20)  That elaborate and painful-looking tattoo you inspired on the inside of my student’s small wrist: I am…not yet.

21)  Your endless invitations—to act out the possibility that school, for example, far from being a preparation for life, is indeed life itself,.

22)  Your open meditation concerning the fear of imagination, the fear of choice and free will, that characterizes the people who are drunk on power, or to the men of facts without ethics, or to those cynics who can tell you the price of everything but the value of nothing.
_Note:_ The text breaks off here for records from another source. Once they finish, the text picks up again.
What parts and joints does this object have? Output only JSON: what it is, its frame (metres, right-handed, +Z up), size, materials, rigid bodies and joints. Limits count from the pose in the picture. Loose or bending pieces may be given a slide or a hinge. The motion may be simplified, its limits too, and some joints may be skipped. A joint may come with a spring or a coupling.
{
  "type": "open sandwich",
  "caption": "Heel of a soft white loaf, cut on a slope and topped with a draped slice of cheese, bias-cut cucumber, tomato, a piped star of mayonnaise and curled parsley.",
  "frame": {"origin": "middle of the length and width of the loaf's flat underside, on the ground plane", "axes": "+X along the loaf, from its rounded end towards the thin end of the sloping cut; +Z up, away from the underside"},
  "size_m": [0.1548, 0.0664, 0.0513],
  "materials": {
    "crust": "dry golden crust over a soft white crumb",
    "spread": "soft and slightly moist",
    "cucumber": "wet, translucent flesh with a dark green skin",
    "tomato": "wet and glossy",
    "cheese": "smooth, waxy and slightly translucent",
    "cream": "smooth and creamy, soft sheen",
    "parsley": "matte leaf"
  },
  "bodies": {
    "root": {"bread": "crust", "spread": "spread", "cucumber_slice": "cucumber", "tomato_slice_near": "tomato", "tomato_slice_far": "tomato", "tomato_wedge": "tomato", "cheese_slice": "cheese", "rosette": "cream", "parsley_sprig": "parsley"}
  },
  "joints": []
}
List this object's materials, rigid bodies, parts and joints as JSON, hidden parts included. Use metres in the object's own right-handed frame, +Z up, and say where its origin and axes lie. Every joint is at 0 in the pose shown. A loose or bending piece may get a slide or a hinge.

Your Dickensian dystopic description of the degradation that marks the classroom as slave galley where the teacher’s central task is to beat the drum mindlessly: “When thou shalt fill each jar brim full by-and-by, dost thou think that thou wilt always kill the robber Fancy lurking within—or sometimes only maim him and distort him!”

23)  Your self-designated task to follow the town crier through all the quiet streets as he puts the people to sleep with his constant, “All’s well” and to contradict that soothing lie: All is certainly not well, you say, lighting altogether different lamps for the night.

24)  Your invitations—to dive into the wreckage, for example.

 

 

Questions:

 

What does it mean to be human in the 21st century?

How can teachers who feel shackled, bound and gagged, develop a pedagogy of alert engagement with and activism for humanity—something that tries to tell the truth, tries to stand against violence and war and exploitation and oppression, tries to act in fairness and balance and peace, and tries to enact the power of love that does justice?

How can we look at the world of children—the sufferings, the accomplishments, the perspectives, the concerns—and develop an awareness, sometimes joyous but just as often painful, of all that we find; how do we account for every person, each entangled and propelled, and sometimes made mute, by large social forces, each with a wild and vast inner life—a spirit, a mind, a future?

How can we forge ourselves into artisans of a new humanity?

What are our wildest dreams?

What are you planning to do now?

What should I do with the rest of my life?